The poem is imbued, however, with an ethical earnestness -- not to mention a pure love of family, wives, and friends -- that has been long absent from the postmodern equation, providing the missing link between the right-wing dogma and politics of a poem like Pound's Cantos and the aforementioned, decidedly leftist (and certainly anarchic) Howl.

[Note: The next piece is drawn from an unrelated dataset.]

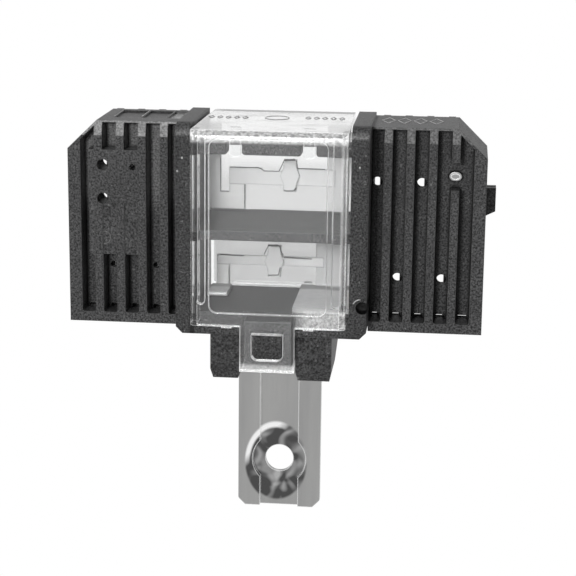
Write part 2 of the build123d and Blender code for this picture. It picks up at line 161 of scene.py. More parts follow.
# %% [markdown]
# The photograph's main light comes from the front, a little to the left and above: the left side of each
# rib's channel is in shadow and its floor is lit. One small square lamp gives that. A sun would make the
# shadows too hard, and a large softbox would lose them in the channels. A weak, broad lamp above
# gives the wings' tops their sheen.

# %% Lamps
def lamp(name, place, target, size, power):
    """A square soft lamp at place, facing target, both in millimetres."""
    data = bpy.data.lights.new(name, "AREA")
    data.shape = "SQUARE"
    data.size = size * MM
    data.energy = power
    obj = bpy.data.objects.new(name, data)
    bpy.context.collection.objects.link(obj)
    obj.location = Vector(place) * MM
    obj.rotation_euler = (Vector(target) - Vector(place)).to_track_quat("-Z", "Y").to_euler()
    return obj


lamp("key_lamp", place=(-72, -525, 180), target=(0, 0, 40), size=80, power=1.15)
lamp("top_lamp", place=(-120, -60, 420), target=(0, 0, 60), size=260, power=0.32)

# %% [markdown]
# The block hangs from its stud, so the floor lies well below it. It is a plain pale disc, which has no
# corners that could show from another side. The lamps are aimed at the block and light the floor only
# weakly. A brighter lamp would change the block too, so the floor has a faint glow of its own instead.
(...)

McGrath's capacity for evoking images, whether describing vegetables or labor strikes, is often amazing, compacting the wealth of an entire poem in a few lines. He describes, sadistically but lovingly, the appearance of a young girl:

There was Peets with his gin, his nine-foot wife, and his son
Who was big enough to be twins -- and stupid enough for a dozen,
And the daughter, big as all three, with a backside for a face,
With a mouth of guttapercha, with a cast, with a fine
High shining lunacy crossing her horsy eyes -- "Fuck or fight!" I can hear her yelling it now [...]

[81]

An atheist since thirteen, he hyperbolically confesses to the Christian flavor of his ethics in Book III, writing: "Yes, I do know sin, / For haven't I felt the whole universe recoil at my touch?" [325], echoing at the same time the the metaphysics of Eliot's diffident alter-ego J. Alfred Prufrock. But then McGrath proceeds to parody the entire confessional act with a litany of sins fueled as much by Joycean wordplay as by a sincere belief that he (or someone else) has cheated his fellow man:

A silence from beyond the border wher the Latin begins: And then:
"You left out something."
                                  "What's that, Father?"
                                                                  "Anfractuosity."
                                                                                       "What's
That, Father?"
                    "Three Our Fathers and three Hail Marys!"
Hell hath no fury like a sinner scorned.
                                                           I try again:
"Zoomorphism."
                        He's cautious. "Yes?"
                                                       "Father, have I failed
My grandfather's Animal Catechism, each inch and fur of the way!"
"And have ye now, my little parolee and logoklept?"
"Yea; though daily I do my self-quiz in my grandfather's terms and tones [...]"

[81]

Letter is one of the most readable long poems in the Pound tradition of personal epics (including The Dream Songs and Maximus), and yet is complex enough to promise disclosure of many secrets upon rereading. This edition is a literary event that will help secure McGrath a place in the twentieth-century canon though perhaps, like Melville's long poem Clarel, it will be relatively uncelebrated.